• [ENTRIES SUPPLIED]
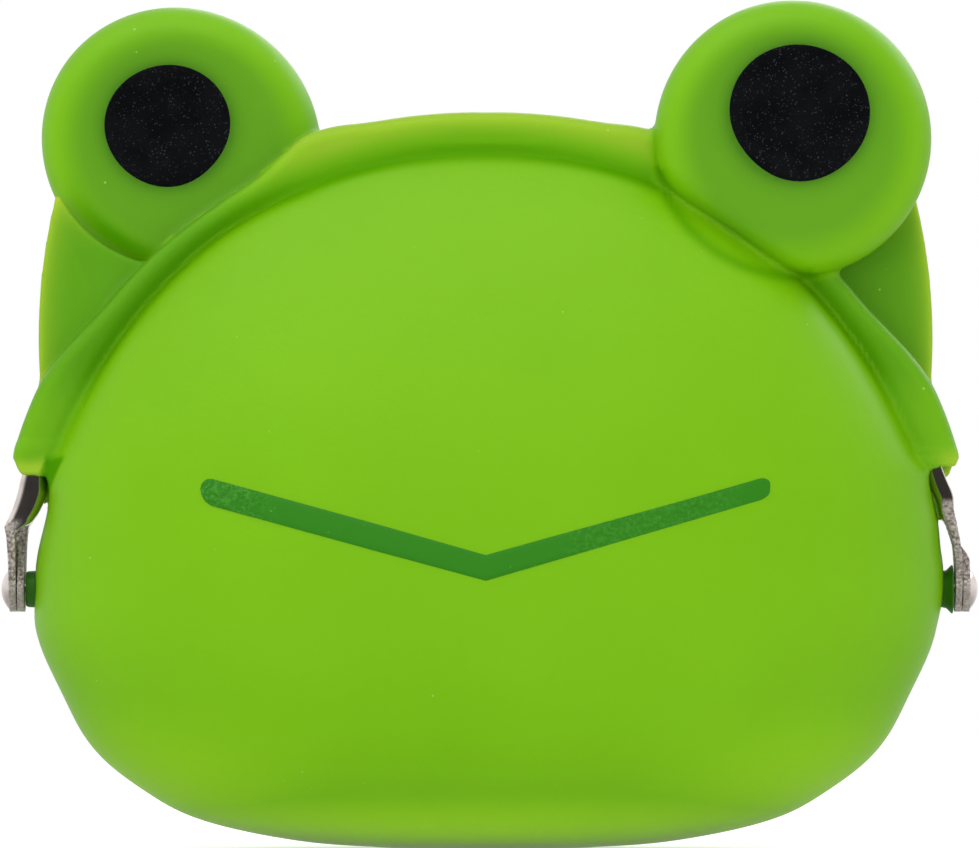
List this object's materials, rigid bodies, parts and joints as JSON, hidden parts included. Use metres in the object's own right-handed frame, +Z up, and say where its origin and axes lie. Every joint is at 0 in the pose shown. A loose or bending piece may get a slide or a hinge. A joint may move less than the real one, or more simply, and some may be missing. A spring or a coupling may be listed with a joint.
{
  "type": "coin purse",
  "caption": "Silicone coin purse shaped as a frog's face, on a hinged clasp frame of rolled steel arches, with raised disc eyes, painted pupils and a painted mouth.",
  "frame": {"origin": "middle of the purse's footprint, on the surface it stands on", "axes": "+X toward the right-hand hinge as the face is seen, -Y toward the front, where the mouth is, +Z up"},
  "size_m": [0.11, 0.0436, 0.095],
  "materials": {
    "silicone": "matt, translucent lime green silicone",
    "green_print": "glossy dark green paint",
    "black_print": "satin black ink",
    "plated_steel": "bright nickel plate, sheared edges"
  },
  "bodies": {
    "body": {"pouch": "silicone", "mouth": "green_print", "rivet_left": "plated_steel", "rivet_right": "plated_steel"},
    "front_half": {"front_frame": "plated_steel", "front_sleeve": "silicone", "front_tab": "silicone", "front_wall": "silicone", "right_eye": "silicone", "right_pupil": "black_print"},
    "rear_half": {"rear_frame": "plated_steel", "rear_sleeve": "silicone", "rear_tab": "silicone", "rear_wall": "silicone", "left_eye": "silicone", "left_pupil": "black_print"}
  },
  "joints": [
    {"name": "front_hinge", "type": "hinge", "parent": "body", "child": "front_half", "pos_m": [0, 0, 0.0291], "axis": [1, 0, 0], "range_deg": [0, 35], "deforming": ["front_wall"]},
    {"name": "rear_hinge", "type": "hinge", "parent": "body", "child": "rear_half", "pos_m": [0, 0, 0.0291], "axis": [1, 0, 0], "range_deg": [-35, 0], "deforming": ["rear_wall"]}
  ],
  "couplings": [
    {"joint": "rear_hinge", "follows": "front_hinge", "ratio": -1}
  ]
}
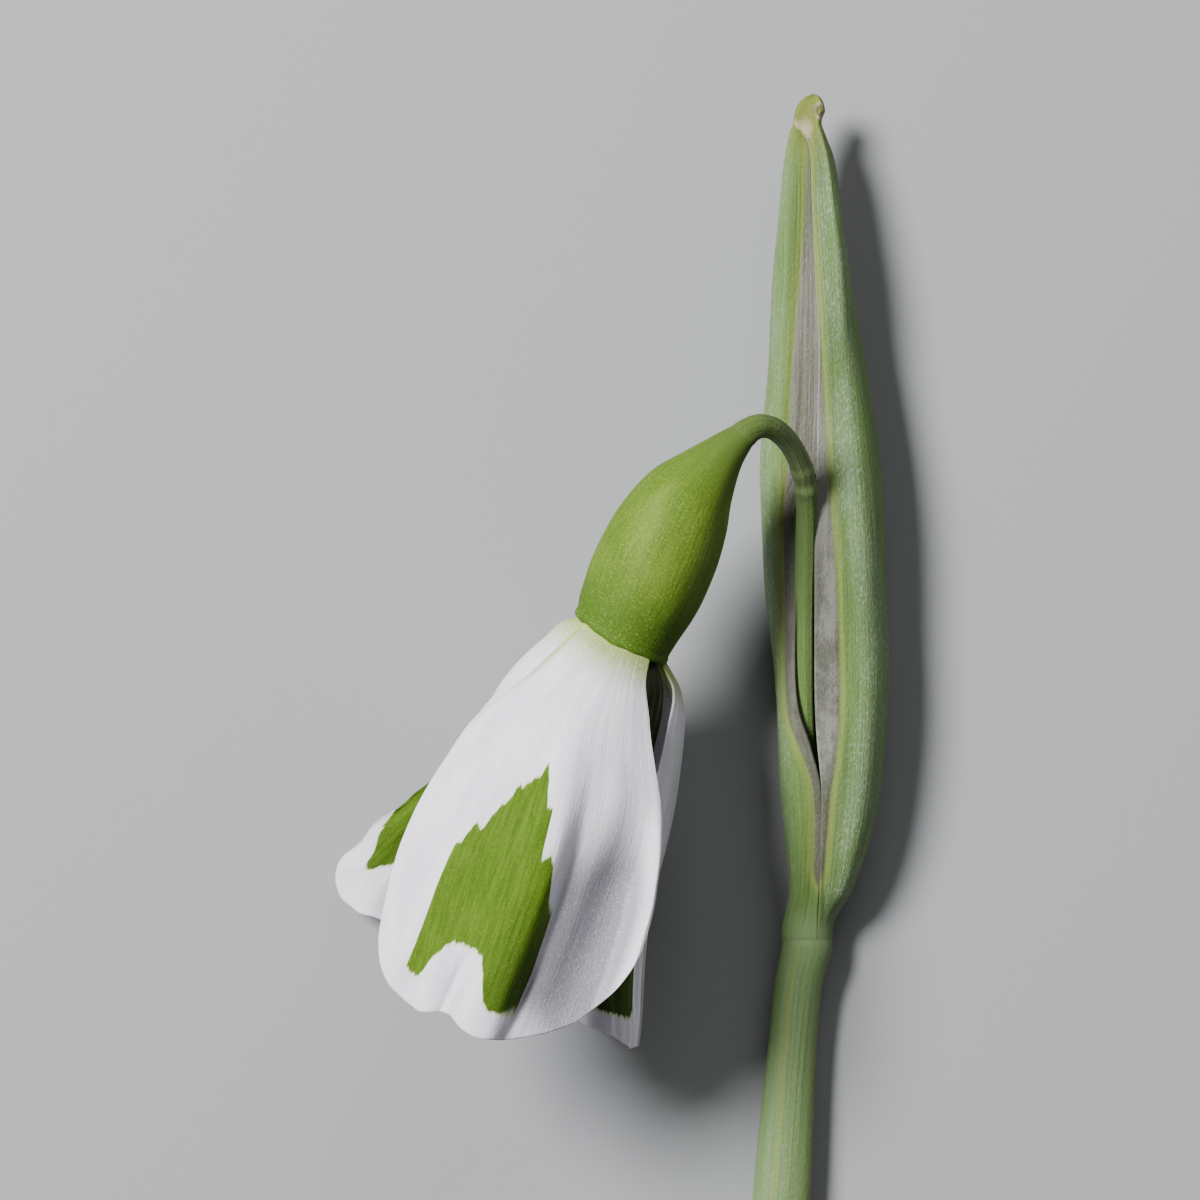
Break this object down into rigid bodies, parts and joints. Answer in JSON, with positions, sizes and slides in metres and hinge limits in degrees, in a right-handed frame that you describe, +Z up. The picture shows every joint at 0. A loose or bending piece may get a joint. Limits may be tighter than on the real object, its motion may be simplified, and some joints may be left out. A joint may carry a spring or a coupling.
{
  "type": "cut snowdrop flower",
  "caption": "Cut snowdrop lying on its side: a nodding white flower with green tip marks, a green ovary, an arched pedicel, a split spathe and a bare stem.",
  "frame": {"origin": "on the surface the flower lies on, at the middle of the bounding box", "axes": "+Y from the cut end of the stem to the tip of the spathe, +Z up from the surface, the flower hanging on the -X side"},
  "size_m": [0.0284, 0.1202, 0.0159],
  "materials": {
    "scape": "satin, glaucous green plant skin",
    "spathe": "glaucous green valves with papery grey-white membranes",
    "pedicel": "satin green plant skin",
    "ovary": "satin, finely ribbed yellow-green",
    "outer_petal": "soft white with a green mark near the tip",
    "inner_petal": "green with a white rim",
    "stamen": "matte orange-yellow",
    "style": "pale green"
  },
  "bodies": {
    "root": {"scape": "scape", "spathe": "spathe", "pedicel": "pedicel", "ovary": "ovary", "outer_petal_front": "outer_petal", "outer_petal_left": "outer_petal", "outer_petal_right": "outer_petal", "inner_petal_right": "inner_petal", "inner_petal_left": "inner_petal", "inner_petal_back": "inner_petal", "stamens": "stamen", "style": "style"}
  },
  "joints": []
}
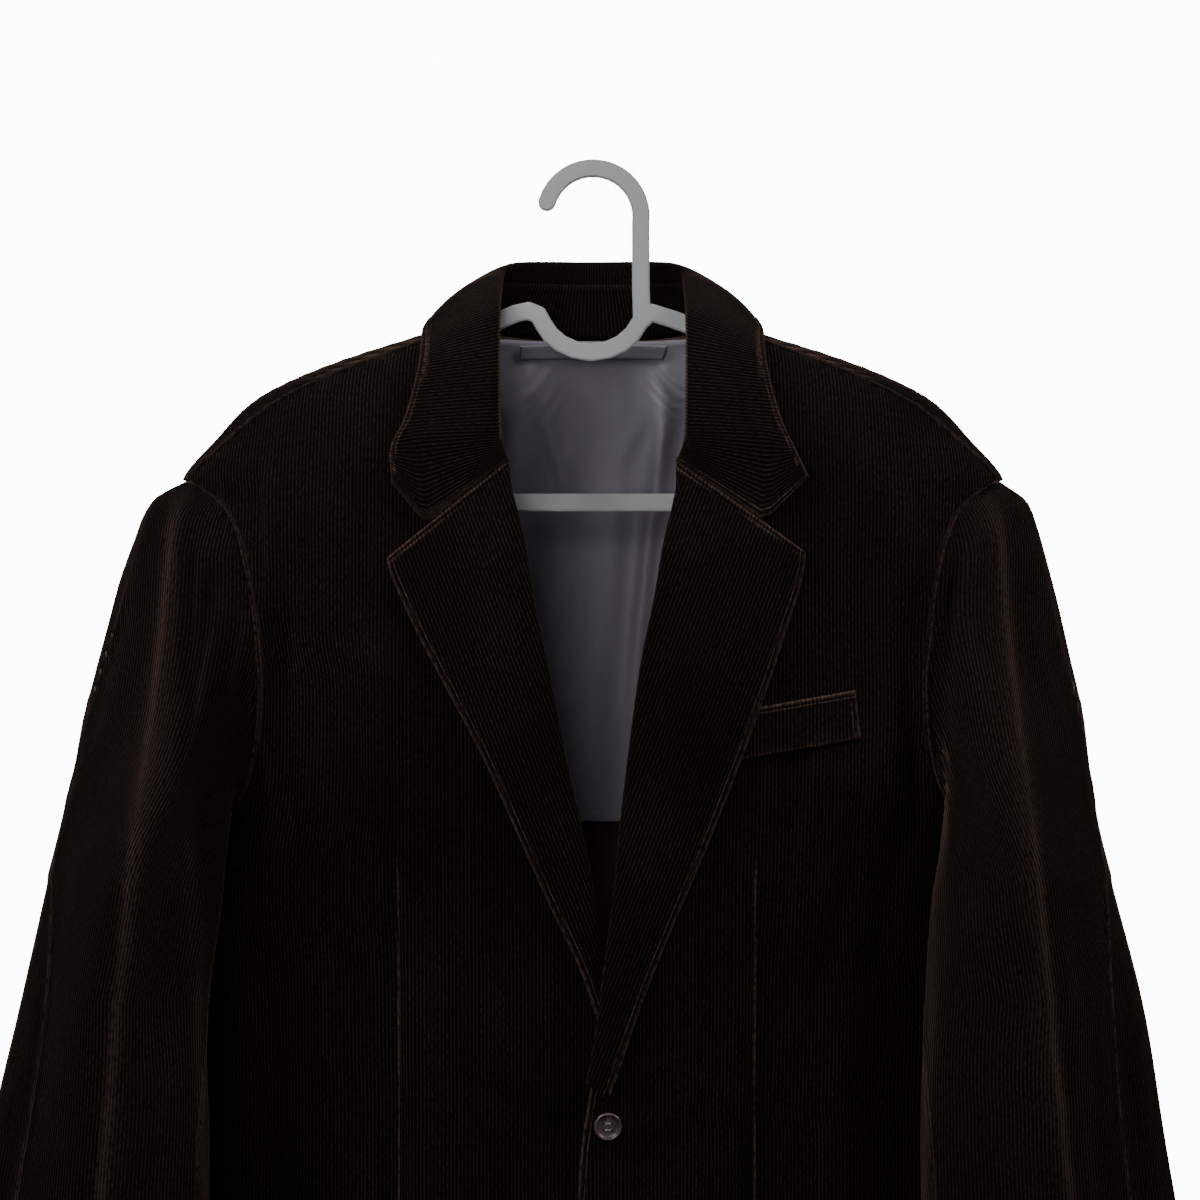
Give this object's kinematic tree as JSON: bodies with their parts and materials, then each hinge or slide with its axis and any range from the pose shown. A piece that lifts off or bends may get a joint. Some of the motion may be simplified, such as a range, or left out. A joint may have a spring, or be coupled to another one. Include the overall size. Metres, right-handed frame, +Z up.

• [WHAT THIS TASK INVOLVES] Go through the listing above and return every line where the word "from" occurs.

• [TASK SOLUTION]
  "frame": {"origin": "on the surface the flower lies on, at the middle of the bounding box", "axes": "+Y from the cut end of the stem to the tip of the spathe, +Z up from the surface, the flower hanging on the -X side"},
Give this object's kinematic tree as JSON: bodies with their parts and materials, then each hinge or slide with its axis and any range from the pose shown. A piece that lifts off or bends may get a joint. Some of the motion may be simplified, such as a range, or left out. A joint may have a spring, or be coupled to another one. Include the overall size. Metres, right-handed frame, +Z up.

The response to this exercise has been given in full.